This Movement Is Personal—and That's Why It's Bigger Than Any One Person

This year’s Summit theme, Make the Success of Every Child Personal, applies to many dimensions of our work at LEAP Innovations. Looking over the different, moving responses that so many of you shared on the Wall of Reflection yesterday (all answering the question, How will you make the success of every child personal?), it’s incredible how many different directions you all took—a testament to the theme’s strength.

An emphasis on individuality—on recognizing and tapping into the unique lenses, passions and strengths each person brings to the table—undergirds all aspects of our work. That said, the dimension of the theme that has most resonated with me is the idea that this work is personal for those of us working to transform education in that we invest in it with the energy and care we do with things that directly impact our own lives. Because that is certainly how it feels for me.

Education has always been very personal to me and my family, and has been for generations. Amaziah Pleasant Smith, my great-grandfather who was born a slave, ultimately opened the Smith School in Georgia, which gave former slaves a path through learning to realize their freedom. My parents were both Chicago Public Schools educators, as were many others in my family. They all ingrained in me the vital importance of education at a young age, and I stand on their shoulders today.

It’s also personal to me when I see the neighborhoods where I grew up, like Chatham. For me, Chatham was a place that meant opportunity—it was where friends and family showed me what I needed to know, and put me on the path that’s brought me to where I am today. Today, unemployment there is nearly 20 percent, and 40 percent of households are living below the poverty line. I take that personally. In Englewood, where I went to high school and where my grandparents lived, nearly 30 percent of people don’t have a high school diploma, and nearly 60 percent of households are living below the poverty line. I take that personally, too.

We all need to take it personally when we consider that 65 percent of students are projected to hold jobs that don’t yet exist, and 40 percent of current U.S. jobs are at risk of replacement by automation. This stands to exacerbate an already growing wealth gap in our country, in which the richest five percent of Americans hold two-thirds of the wealth. Black and Latino families are twice as likely to have zero or negative wealth as compared to White families.
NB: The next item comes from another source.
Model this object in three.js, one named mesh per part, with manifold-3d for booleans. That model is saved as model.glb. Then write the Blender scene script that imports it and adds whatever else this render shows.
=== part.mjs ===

What makes this movement of ours so beautiful—and what has never struck me like it did at yesterday’s InnovatED Summit—is that such an amazing sense of larger purpose has emerged from people taking this work so personally.

We heard from Jaime Casap, a first-generation minority whose experiences in the corporate world made him determined to make sure kids like him get access to learning that inspires and prepares them. We heard from Chris Emdin, a vital force in this movement who experienced firsthand the way that classrooms can squash children’s imaginations and stifle their identities—but who also experienced the incredible power that one educator can have to change a life. These people are working to change the system because their personal stories, like those of so many others, have shown them that education makes an unfathomable difference in the arcs of people’s lives, and that we need to deliver real, systemic change. These personal experiences propel us to break from convention; to lean into innovations; to empathize with those whom the system is currently
leaving behind.

Ultimately, the foundational truth lies at the heart of all the different dimensions of this year’s Summit theme is this: Whether we are talking about a classroom or a career, about a project or a personal relationship, the discovery of meaning, purpose and opportunity in our lives starts with personal connection.

And of course, it’s what the best movements start with, too.